*What is expected:* The listing below should be copied in full, word for word.

*Available records:*
::::::::

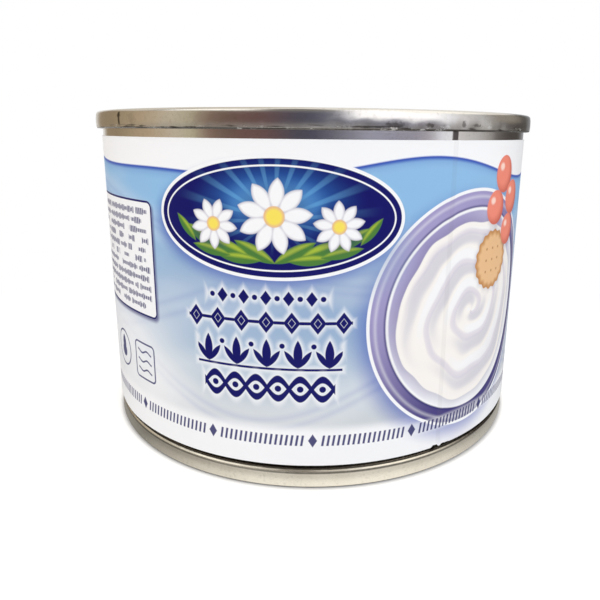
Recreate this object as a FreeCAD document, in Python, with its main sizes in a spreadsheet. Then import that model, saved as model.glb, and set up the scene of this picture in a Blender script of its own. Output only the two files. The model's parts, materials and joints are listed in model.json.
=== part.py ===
"""A shut tinplate can of table cream: a welded body with its contents, two ends and a paper label.

Millimetres, +Z up. The origin is on the can's axis, in the plane that the can stands on, and the
front of the label faces -Y. The body and each end are sheet steel, rolled together in a double seam:
the end's cover hook reaches up behind the body's hook, and the end's seaming wall closes over both.
"""

import FreeCAD, Part
import os

import Sketcher

SIZES = [
    ("can_height", 51.5, "from the plane it stands on to the crown of the top seam"),
    ("wall_radius", 36.55, "outside of the body wall"),
    ("wall_sheet", 0.2, "thickness of the body's sheet"),
    ("end_sheet", 0.24, "thickness of the ends' sheet"),
    ("hook_gap", 0.07, "sealing compound on each side of the cover hook"),
    ("hook_tip", 0.35, "space left above a hook's cut edge"),
    ("top_seam_radius", 37.55, "outside of the top seam"),
    ("top_seam_height", 2.6, "crown to lower edge of the top seam"),
    ("base_seam_radius", 36.6, "outside of the bottom seam"),
    ("base_seam_height", 2.8, "crown to upper edge of the bottom seam"),
    ("neck_radius", 35.65, "outside of the body where it is necked in for the bottom seam"),
    ("neck_height", 3.35, "where the neck starts to widen"),
    ("shoulder_height", 4.4, "where the neck reaches the full wall"),
    ("shoulder_round", 0.9, "rounding of the neck's shoulder"),
    ("crown_round", 0.5, "rounding of a seam's crown"),
    ("curl_round", 0.55, "rounding where the seaming wall curls under"),
    ("panel_depth", 2.95, "crown to the outer ring of the end's panel"),
    ("sink_depth", 3.9, "crown to the floor of the countersink"),
    ("sink_inset", 0.35, "how far the countersink's wall leans in below the seam"),
    ("sink_width", 1.3, "floor of the countersink"),
    ("sink_slope", 0.3, "lean of the countersink's inner wall"),
    ("bead_radius", 27.0, "middle of the raised expansion bead"),
    ("bead_width", 3.0, "foot of the expansion bead"),
    ("bead_slope", 0.8, "width of each flank of the bead"),
    ("bead_rise", 0.4, "height of the expansion bead"),
    ("step_radius", 19.0, "edge of the sunken centre panel"),
    ("step_slope", 0.9, "width of the step down to the centre panel"),
    ("step_drop", 0.35, "depth of the centre panel below the outer ring"),
    ("weld_turn", 1.5, "how far round the body its welded overlap reaches, in degrees"),
    ("weld_rise", 0.05, "how far the weld stands out from the wall"),
    ("weld_angle", -60.0, "direction of the weld from +X, in degrees"),
    ("label_sheet", 0.1, "thickness of the label paper"),
    ("label_foot", 3.7, "lower edge of the label"),
    ("label_height", 44.1, "height of the label"),
    ("lap_width", 9.0, "glued lap where the label's ends meet"),
    ("lap_angle", 165.0, "direction of the lap from +X, in degrees"),
]
TOP = "top"
BASE = "base"
SHEET = "sizes"


def make_sheet(doc):
    """The spreadsheet of driving sizes, one row each: name, value and meaning."""
    sheet = doc.addObject("Spreadsheet::Sheet", SHEET)
    for row, (alias, value, meaning) in enumerate(SIZES, start=1):
        sheet.set(f"A{row}", alias)
        sheet.set(f"B{row}", str(value))
        sheet.setAlias(f"B{row}", alias)
        sheet.set(f"C{row}", meaning)
    doc.recompute()
    return sheet


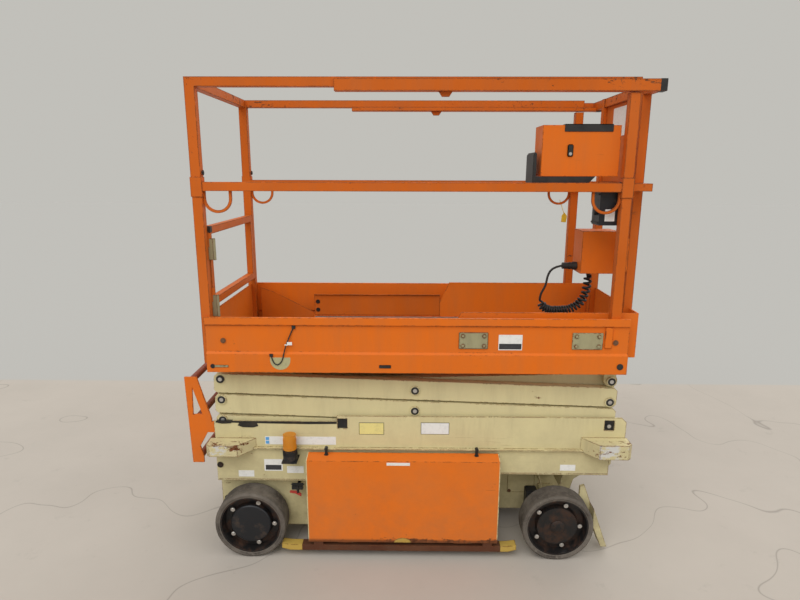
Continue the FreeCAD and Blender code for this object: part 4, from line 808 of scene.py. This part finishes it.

::::::::

*Output for this task:*
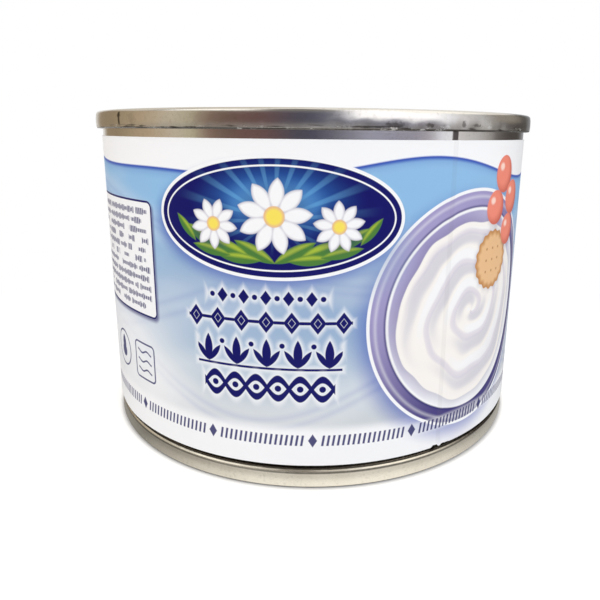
Recreate this object as a FreeCAD document, in Python, with its main sizes in a spreadsheet. Then import that model, saved as model.glb, and set up the scene of this picture in a Blender script of its own. Output only the two files. The model's parts, materials and joints are listed in model.json.
=== part.py ===
"""A shut tinplate can of table cream: a welded body with its contents, two ends and a paper label.

Millimetres, +Z up. The origin is on the can's axis, in the plane that the can stands on, and the
front of the label faces -Y. The body and each end are sheet steel, rolled together in a double seam:
the end's cover hook reaches up behind the body's hook, and the end's seaming wall closes over both.
"""

import FreeCAD, Part
import os

import Sketcher

SIZES = [
    ("can_height", 51.5, "from the plane it stands on to the crown of the top seam"),
    ("wall_radius", 36.55, "outside of the body wall"),
    ("wall_sheet", 0.2, "thickness of the body's sheet"),
    ("end_sheet", 0.24, "thickness of the ends' sheet"),
    ("hook_gap", 0.07, "sealing compound on each side of the cover hook"),
    ("hook_tip", 0.35, "space left above a hook's cut edge"),
    ("top_seam_radius", 37.55, "outside of the top seam"),
    ("top_seam_height", 2.6, "crown to lower edge of the top seam"),
    ("base_seam_radius", 36.6, "outside of the bottom seam"),
    ("base_seam_height", 2.8, "crown to upper edge of the bottom seam"),
    ("neck_radius", 35.65, "outside of the body where it is necked in for the bottom seam"),
    ("neck_height", 3.35, "where the neck starts to widen"),
    ("shoulder_height", 4.4, "where the neck reaches the full wall"),
    ("shoulder_round", 0.9, "rounding of the neck's shoulder"),
    ("crown_round", 0.5, "rounding of a seam's crown"),
    ("curl_round", 0.55, "rounding where the seaming wall curls under"),
    ("panel_depth", 2.95, "crown to the outer ring of the end's panel"),
    ("sink_depth", 3.9, "crown to the floor of the countersink"),
    ("sink_inset", 0.35, "how far the countersink's wall leans in below the seam"),
    ("sink_width", 1.3, "floor of the countersink"),
    ("sink_slope", 0.3, "lean of the countersink's inner wall"),
    ("bead_radius", 27.0, "middle of the raised expansion bead"),
    ("bead_width", 3.0, "foot of the expansion bead"),
    ("bead_slope", 0.8, "width of each flank of the bead"),
    ("bead_rise", 0.4, "height of the expansion bead"),
    ("step_radius", 19.0, "edge of the sunken centre panel"),
    ("step_slope", 0.9, "width of the step down to the centre panel"),
    ("step_drop", 0.35, "depth of the centre panel below the outer ring"),
    ("weld_turn", 1.5, "how far round the body its welded overlap reaches, in degrees"),
    ("weld_rise", 0.05, "how far the weld stands out from the wall"),
    ("weld_angle", -60.0, "direction of the weld from +X, in degrees"),
    ("label_sheet", 0.1, "thickness of the label paper"),
    ("label_foot", 3.7, "lower edge of the label"),
    ("label_height", 44.1, "height of the label"),
    ("lap_width", 9.0, "glued lap where the label's ends meet"),
    ("lap_angle", 165.0, "direction of the lap from +X, in degrees"),
]
TOP = "top"
BASE = "base"
SHEET = "sizes"


def make_sheet(doc):
    """The spreadsheet of driving sizes, one row each: name, value and meaning."""
    sheet = doc.addObject("Spreadsheet::Sheet", SHEET)
    for row, (alias, value, meaning) in enumerate(SIZES, start=1):
        sheet.set(f"A{row}", alias)
        sheet.set(f"B{row}", str(value))
        sheet.setAlias(f"B{row}", alias)
        sheet.set(f"C{row}", meaning)
    doc.recompute()
    return sheet


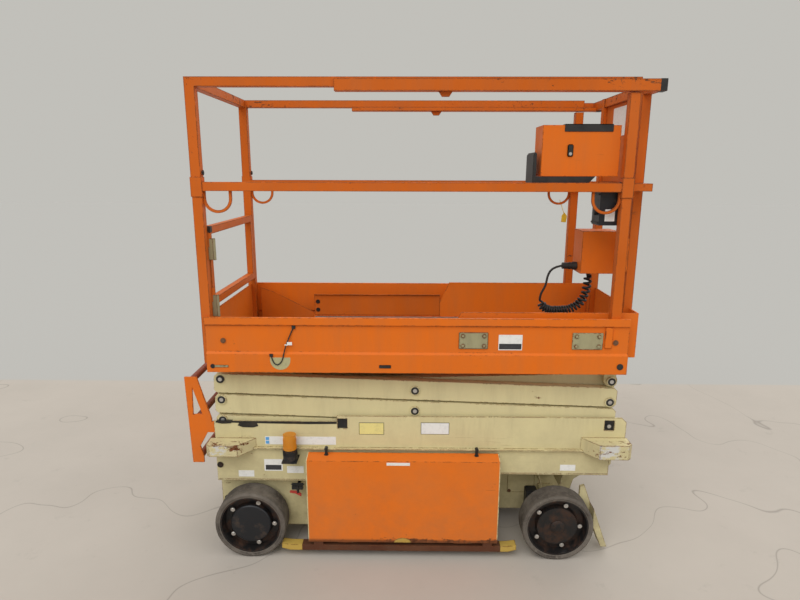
Continue the FreeCAD and Blender code for this object: part 4, from line 808 of scene.py. This part finishes it.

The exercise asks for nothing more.